* _DO THIS_: Set down, please, exactly the lines below that run from the line with "obj.matrix_world = Matrix.Identity(4)" to the line with "# Sizes below", both lines included.
---- DATASET ROWS
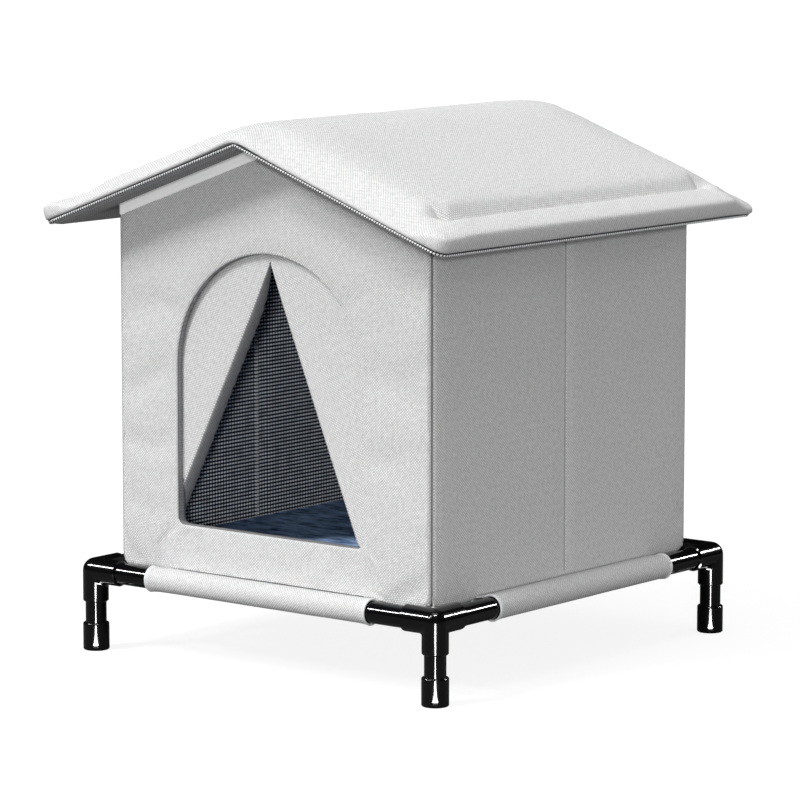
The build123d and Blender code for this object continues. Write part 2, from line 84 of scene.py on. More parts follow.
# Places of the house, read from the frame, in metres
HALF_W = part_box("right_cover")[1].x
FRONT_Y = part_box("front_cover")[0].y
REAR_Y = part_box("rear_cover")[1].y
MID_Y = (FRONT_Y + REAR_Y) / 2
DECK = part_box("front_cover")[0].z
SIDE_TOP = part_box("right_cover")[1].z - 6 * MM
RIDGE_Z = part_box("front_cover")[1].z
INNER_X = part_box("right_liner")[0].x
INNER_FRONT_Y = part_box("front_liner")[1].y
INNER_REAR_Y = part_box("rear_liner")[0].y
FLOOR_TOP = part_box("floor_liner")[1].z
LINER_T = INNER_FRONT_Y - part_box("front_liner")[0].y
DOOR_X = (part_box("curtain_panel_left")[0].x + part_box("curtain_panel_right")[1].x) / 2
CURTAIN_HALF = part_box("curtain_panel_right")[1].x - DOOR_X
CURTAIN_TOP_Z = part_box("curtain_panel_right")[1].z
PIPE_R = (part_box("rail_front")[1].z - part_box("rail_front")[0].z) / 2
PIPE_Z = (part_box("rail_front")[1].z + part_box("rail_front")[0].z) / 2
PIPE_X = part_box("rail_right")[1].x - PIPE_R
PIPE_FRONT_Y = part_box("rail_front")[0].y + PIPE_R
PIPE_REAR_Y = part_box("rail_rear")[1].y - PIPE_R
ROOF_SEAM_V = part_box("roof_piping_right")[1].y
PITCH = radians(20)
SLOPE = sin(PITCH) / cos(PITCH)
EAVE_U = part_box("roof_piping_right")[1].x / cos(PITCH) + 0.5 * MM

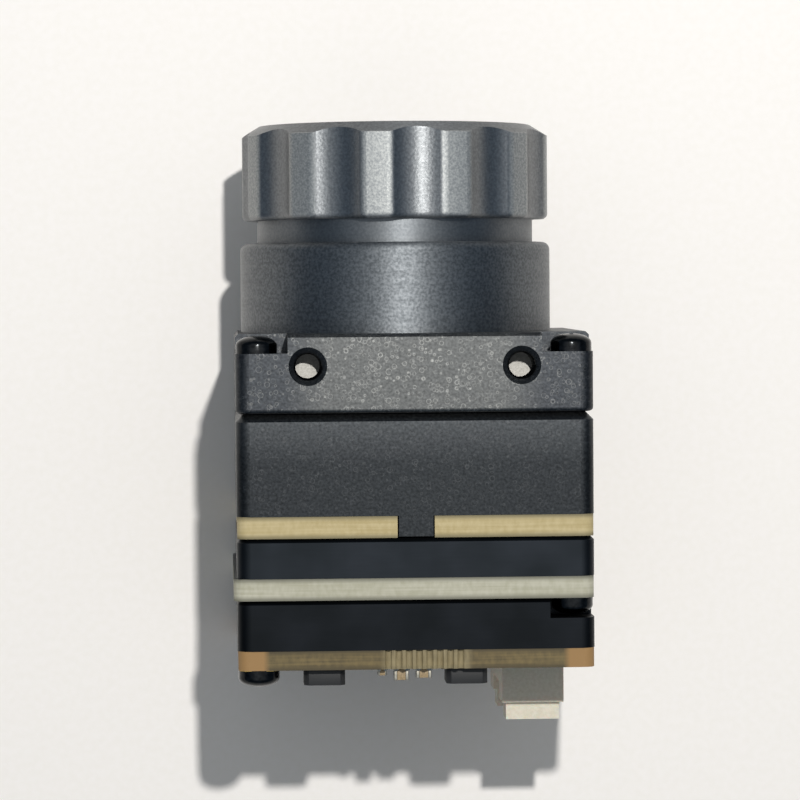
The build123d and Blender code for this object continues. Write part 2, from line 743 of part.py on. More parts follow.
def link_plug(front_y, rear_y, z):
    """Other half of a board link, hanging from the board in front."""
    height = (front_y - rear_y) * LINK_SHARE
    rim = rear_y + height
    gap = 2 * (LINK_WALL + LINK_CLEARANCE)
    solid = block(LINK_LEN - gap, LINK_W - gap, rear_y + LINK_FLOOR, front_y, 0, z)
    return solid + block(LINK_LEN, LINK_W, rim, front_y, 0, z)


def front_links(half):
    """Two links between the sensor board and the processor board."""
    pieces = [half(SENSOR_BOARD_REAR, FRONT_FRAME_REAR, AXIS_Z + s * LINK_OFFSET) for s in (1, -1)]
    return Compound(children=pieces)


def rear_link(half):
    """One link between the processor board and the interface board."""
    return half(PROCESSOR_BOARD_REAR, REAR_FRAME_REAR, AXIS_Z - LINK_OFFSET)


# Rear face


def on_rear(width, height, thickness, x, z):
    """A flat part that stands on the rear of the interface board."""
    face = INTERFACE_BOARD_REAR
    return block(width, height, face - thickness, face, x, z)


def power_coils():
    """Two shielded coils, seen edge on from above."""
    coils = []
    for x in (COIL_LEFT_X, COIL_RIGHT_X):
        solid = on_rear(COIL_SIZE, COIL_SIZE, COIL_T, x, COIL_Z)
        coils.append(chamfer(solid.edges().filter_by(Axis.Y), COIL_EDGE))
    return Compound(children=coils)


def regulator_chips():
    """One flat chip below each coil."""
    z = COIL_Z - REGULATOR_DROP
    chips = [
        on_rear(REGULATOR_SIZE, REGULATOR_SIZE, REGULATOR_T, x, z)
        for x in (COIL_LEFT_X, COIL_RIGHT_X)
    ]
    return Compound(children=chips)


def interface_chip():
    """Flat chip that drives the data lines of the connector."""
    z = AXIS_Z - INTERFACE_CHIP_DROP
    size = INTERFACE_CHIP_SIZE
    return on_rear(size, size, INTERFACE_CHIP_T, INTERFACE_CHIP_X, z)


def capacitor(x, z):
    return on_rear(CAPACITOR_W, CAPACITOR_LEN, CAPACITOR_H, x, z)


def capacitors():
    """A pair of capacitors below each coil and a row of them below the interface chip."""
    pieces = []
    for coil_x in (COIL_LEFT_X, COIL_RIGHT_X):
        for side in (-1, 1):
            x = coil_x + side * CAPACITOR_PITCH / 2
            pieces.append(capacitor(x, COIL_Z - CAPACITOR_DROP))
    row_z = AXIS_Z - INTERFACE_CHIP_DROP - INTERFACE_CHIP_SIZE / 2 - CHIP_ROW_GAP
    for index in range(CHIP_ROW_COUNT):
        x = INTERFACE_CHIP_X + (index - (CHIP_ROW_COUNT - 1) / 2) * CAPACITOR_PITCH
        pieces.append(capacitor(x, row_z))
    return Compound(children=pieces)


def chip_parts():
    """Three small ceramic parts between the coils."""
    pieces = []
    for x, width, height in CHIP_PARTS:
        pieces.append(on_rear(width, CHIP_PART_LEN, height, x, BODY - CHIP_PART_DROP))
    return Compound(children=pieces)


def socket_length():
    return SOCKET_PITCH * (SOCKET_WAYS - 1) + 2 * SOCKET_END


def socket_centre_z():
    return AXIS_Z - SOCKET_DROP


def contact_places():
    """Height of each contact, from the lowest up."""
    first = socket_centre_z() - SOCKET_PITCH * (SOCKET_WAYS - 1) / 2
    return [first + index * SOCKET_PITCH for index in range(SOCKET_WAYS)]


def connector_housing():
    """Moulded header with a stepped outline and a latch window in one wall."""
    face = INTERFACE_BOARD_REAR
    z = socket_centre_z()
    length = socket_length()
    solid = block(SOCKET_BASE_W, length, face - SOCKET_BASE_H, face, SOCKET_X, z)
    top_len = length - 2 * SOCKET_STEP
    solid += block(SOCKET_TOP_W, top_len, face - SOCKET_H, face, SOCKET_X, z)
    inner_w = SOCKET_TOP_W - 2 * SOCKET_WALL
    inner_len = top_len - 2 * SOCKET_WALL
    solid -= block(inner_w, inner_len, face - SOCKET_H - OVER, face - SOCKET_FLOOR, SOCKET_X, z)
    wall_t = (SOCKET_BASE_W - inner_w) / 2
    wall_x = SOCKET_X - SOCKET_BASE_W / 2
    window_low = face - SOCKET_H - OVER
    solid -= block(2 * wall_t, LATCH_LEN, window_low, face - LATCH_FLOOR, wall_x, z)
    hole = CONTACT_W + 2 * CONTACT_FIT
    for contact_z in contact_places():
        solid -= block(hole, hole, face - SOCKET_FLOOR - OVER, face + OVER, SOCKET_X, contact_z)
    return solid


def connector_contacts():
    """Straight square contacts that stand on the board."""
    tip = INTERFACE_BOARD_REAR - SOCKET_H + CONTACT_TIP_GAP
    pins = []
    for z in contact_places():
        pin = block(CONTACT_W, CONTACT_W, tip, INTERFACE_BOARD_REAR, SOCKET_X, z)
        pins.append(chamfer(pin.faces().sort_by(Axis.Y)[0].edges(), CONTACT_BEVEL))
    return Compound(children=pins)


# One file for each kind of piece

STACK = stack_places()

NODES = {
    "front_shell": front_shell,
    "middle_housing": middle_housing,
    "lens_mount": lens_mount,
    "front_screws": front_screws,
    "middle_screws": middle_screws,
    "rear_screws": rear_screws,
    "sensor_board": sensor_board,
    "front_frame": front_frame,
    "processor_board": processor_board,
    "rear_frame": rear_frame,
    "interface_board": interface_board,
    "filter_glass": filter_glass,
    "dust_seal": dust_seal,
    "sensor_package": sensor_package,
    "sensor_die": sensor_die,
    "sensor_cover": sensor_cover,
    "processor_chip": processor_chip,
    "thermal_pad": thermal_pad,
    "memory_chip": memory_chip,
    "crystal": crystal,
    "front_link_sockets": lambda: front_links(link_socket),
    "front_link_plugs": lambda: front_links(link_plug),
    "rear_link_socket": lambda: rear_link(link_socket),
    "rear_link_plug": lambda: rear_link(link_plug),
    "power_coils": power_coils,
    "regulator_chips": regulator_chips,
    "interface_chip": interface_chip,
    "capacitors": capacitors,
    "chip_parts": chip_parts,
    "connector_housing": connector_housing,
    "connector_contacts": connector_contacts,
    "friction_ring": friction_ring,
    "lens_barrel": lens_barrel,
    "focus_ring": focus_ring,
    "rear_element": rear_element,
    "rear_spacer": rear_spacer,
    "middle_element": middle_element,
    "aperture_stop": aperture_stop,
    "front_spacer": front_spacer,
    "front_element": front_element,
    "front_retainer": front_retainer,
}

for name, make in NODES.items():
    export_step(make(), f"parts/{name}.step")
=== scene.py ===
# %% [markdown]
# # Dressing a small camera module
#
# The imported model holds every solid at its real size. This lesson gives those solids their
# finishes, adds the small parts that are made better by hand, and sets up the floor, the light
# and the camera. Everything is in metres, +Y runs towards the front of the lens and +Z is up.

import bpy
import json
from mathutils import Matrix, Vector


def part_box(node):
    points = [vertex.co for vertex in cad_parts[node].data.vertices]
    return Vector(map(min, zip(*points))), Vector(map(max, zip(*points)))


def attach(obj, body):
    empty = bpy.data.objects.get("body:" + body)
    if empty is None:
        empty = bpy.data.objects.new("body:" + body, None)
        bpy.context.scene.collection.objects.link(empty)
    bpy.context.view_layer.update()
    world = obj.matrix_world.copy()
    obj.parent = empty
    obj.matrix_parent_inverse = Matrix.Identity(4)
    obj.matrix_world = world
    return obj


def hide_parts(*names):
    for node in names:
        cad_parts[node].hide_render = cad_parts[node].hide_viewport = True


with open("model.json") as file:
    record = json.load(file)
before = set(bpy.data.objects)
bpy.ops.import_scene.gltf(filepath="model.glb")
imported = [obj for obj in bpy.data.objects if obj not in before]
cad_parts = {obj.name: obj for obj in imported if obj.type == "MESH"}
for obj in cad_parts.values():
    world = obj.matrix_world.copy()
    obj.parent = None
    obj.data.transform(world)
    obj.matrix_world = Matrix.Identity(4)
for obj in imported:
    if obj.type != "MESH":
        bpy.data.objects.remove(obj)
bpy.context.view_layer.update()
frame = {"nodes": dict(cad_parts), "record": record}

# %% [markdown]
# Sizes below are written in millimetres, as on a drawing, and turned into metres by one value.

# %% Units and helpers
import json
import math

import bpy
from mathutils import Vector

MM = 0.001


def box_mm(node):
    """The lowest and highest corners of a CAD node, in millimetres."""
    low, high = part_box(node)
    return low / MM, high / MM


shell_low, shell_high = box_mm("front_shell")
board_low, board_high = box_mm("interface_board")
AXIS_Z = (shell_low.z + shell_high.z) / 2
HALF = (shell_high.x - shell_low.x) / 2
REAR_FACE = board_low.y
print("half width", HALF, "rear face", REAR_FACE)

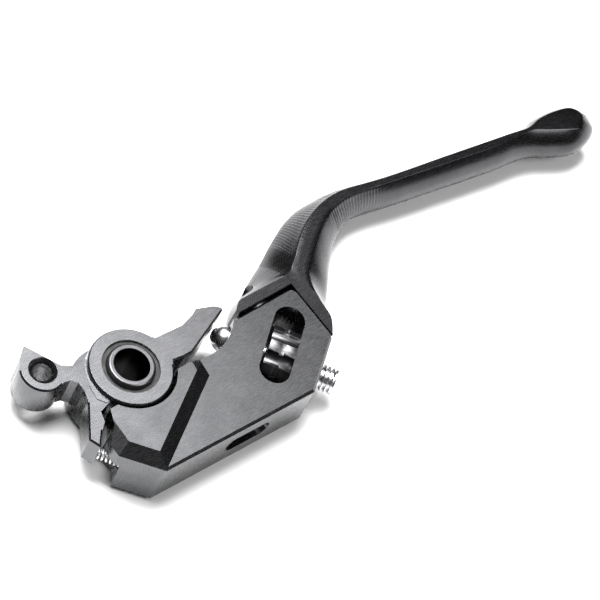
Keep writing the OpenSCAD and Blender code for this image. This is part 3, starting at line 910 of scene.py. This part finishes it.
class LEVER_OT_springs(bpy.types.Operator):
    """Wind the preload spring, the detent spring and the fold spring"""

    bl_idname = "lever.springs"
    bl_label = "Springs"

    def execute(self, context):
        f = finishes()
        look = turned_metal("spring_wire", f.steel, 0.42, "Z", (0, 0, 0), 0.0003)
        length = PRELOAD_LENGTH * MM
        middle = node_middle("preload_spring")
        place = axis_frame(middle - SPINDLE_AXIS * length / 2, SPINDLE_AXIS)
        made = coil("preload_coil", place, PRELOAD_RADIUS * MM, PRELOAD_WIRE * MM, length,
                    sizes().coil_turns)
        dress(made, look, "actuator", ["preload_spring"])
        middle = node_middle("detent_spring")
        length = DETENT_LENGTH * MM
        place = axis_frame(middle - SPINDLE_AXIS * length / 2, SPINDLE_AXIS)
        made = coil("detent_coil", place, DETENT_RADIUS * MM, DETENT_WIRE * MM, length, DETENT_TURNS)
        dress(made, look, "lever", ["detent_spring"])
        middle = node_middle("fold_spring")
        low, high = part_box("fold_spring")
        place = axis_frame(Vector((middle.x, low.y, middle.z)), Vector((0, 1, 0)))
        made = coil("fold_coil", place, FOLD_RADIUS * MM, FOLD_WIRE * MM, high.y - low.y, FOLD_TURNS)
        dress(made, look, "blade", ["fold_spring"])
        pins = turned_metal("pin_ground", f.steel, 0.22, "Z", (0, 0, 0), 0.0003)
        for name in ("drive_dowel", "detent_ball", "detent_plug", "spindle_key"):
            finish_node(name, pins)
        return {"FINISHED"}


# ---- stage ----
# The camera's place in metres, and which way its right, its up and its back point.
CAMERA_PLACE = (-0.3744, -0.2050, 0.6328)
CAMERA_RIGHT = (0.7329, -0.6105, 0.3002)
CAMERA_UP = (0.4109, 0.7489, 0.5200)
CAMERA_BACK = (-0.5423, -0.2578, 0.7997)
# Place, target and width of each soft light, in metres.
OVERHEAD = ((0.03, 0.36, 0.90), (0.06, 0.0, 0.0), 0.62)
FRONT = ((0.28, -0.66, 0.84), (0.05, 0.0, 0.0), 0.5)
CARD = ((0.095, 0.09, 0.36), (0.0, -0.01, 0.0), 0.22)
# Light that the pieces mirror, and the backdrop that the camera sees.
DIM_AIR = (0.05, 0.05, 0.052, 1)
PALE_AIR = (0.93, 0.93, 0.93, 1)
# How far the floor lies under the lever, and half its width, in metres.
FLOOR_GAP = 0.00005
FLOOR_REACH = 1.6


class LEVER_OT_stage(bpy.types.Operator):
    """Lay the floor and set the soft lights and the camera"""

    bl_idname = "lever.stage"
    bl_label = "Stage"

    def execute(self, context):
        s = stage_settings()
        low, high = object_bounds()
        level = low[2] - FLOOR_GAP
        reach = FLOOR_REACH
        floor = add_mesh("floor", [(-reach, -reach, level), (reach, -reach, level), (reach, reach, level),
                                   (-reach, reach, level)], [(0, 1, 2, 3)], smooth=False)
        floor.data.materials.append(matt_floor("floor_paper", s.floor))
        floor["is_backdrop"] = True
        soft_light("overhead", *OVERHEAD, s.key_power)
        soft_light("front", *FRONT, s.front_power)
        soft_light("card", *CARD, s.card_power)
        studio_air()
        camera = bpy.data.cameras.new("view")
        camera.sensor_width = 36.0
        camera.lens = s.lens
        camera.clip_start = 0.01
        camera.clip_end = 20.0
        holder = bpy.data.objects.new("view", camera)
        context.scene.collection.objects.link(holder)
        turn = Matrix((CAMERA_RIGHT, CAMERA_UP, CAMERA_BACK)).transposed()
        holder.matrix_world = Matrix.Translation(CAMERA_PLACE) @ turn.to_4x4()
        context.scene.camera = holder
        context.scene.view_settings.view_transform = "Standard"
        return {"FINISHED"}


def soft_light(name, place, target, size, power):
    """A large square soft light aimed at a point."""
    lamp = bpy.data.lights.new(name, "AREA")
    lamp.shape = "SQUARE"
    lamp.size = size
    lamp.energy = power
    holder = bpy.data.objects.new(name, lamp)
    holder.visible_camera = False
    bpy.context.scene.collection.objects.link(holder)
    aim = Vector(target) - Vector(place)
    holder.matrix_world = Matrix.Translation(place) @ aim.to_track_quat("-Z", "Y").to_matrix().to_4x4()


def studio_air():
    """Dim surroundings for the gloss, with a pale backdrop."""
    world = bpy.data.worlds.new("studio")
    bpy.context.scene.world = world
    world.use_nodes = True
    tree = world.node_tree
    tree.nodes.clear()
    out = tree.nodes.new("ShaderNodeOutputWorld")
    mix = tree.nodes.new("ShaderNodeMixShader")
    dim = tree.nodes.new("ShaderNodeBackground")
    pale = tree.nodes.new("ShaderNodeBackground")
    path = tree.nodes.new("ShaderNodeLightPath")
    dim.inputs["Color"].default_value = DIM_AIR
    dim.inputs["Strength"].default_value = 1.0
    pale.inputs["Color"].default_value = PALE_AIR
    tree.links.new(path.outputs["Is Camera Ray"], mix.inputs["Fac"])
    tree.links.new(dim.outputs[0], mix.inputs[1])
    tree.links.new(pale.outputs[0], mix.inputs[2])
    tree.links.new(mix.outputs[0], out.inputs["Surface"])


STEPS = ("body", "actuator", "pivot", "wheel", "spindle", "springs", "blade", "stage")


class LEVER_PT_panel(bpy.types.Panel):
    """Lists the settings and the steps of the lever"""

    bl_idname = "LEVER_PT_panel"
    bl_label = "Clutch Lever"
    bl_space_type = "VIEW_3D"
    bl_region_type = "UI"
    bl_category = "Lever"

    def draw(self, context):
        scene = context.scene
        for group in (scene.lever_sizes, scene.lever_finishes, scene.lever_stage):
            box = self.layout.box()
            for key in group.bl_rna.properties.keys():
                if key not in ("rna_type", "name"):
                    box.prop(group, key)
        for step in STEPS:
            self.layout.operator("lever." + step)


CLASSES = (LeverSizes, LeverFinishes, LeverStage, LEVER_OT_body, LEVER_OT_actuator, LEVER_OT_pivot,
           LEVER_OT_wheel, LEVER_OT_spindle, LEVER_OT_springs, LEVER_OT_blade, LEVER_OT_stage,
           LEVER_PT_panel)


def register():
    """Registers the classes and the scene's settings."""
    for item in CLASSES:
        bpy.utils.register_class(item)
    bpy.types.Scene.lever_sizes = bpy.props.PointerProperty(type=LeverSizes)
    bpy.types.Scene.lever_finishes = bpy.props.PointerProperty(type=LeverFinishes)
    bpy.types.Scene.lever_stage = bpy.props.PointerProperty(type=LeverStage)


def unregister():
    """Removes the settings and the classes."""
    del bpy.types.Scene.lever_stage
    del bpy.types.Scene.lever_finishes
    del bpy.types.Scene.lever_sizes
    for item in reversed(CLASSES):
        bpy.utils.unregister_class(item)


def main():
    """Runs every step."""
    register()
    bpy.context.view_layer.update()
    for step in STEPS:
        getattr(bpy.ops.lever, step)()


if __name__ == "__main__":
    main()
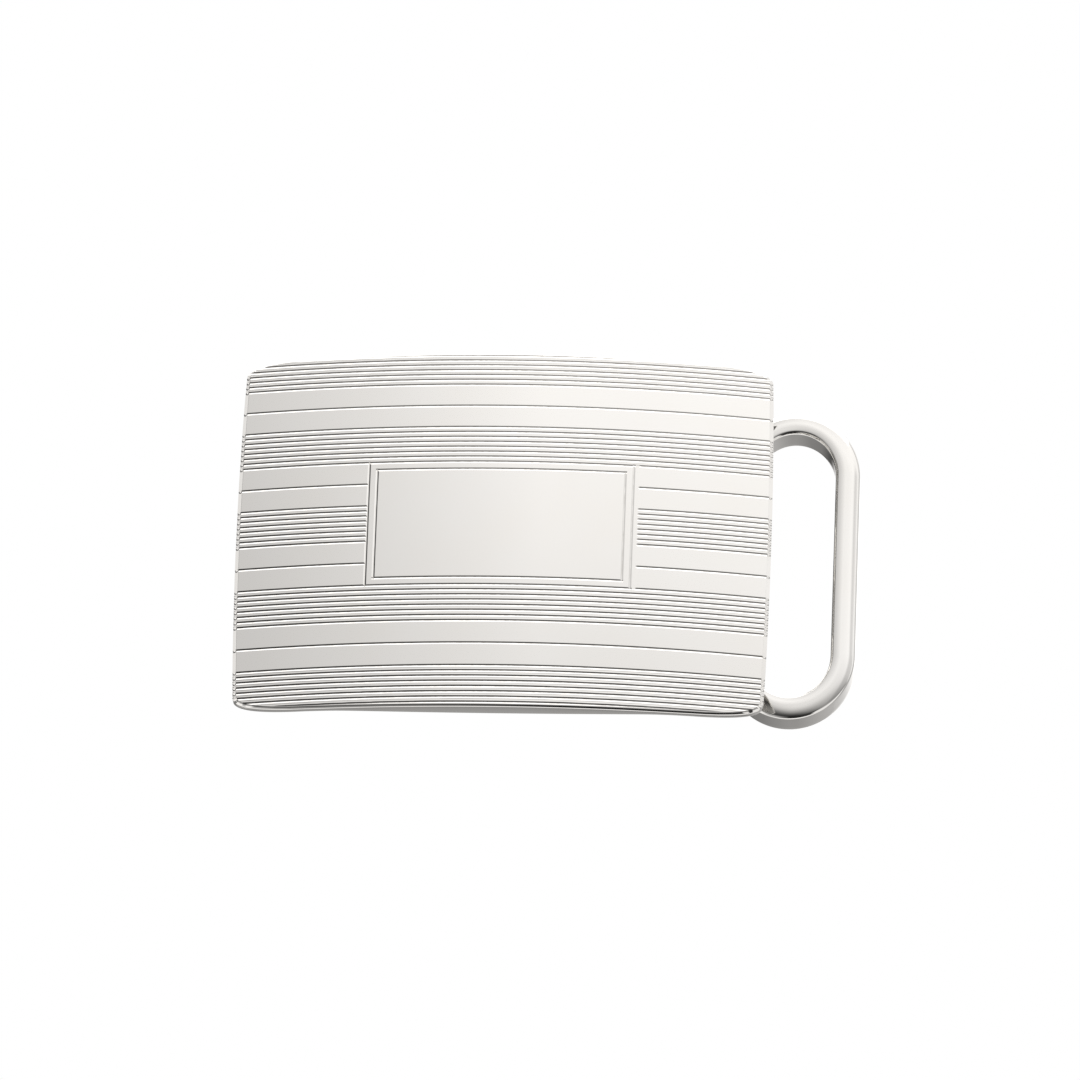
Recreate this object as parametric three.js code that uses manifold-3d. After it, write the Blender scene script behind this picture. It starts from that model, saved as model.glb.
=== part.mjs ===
--------
* _SOLUTION FOR THIS PROBLEM_:
    obj.matrix_world = Matrix.Identity(4)
for obj in imported:
    if obj.type != "MESH":
        bpy.data.objects.remove(obj)
bpy.context.view_layer.update()
frame = {"nodes": dict(cad_parts), "record": record}

# %% [markdown]
# Sizes below are written in millimetres, as on a drawing, and turned into metres by one value.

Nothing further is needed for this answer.